Bornstein is a person who is transgender that believes in self-identification, as we all do, but takes it one step further by using the word tranny, freak and other harmful words to label transfolk. The constant labeling of the trans community as “freaks” on I Am Cait is Kate’s prerogative, but if you believe in self-identification as we all do, then what one antiquated trans person says on TV should not be applied to the entire community.
Kate Bornstein transitioned and grew up in a time when these words were used by the Drag community. Pride was taken in being a tranny or freak, but times have changed and tranny is considered a slur by most of the transgender community and to see the community labeled a “freak” by someone who doesn’t believe in identifying others while later seeing trans youth growing up feeling empowered comes down to a massive generation gap that could swallow a town.
During the show, I tweeted this observation to #IAmCait and it was met with an immediate sarcastic “HA!” by Kate Bornstein who immediately blocked me on twitter. Not what I was expecting from someone who claims to promote open gender dialogue.
Bornstein then began to tweet during the show how tranny was a fun slang and that somehow it meant “family.”
During the second airing of I Am Cait, Bornstein came back with the question: How would you best define the word #tranny? For that I will default to GLAADS definition of the word.

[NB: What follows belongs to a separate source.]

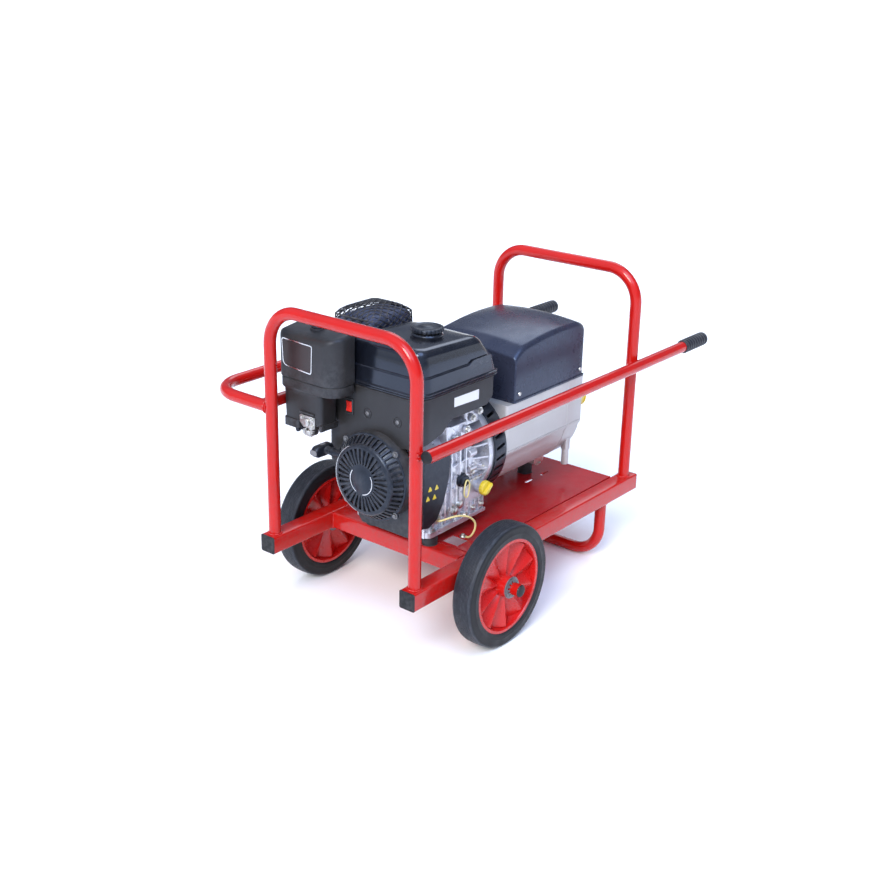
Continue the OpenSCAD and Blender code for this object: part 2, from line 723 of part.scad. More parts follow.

“These words dehumanize transgender people and should not be used in mainstream media. The criteria for using these derogatory terms should be the same as those applied to vulgar epithets used to target other groups: they should not be used except in a direct quote that reveals the bias of the person quoted. So that such words are not given credibility in the media, it is preferred that reporters say, “The person used a derogatory word for a transgender person.” Please note that while some transgender people may use “tranny” to describe themselves, others find it profoundly offensive.”
When you have an audience of 2.7 million people, knowing that the children of Transforming Families is watching, the viewer should begin to wonder if our trans youth want to hear that they are “freaks.” I have to wonder out loud if this is the Kate Bornstein that Caitlyn Jenner was expecting and how much did she know of Kate’s negative labeling of an entire community Bornstein participates in.
Caitlyn had it right when she said, “I really feel like what we are trying to do here is to kind of normalize this as much as we can” because most of us have stated that we want to be accepted and not the exception, so when it comes to the “Freakdom” Circus Bornstein chooses to identify with, she should leave us out because quite honestly, The Kids are Alright.
* The non existence of the “second puberty” theory is the opinion of the author.
** The author also believes in the right to self identify as one chooses.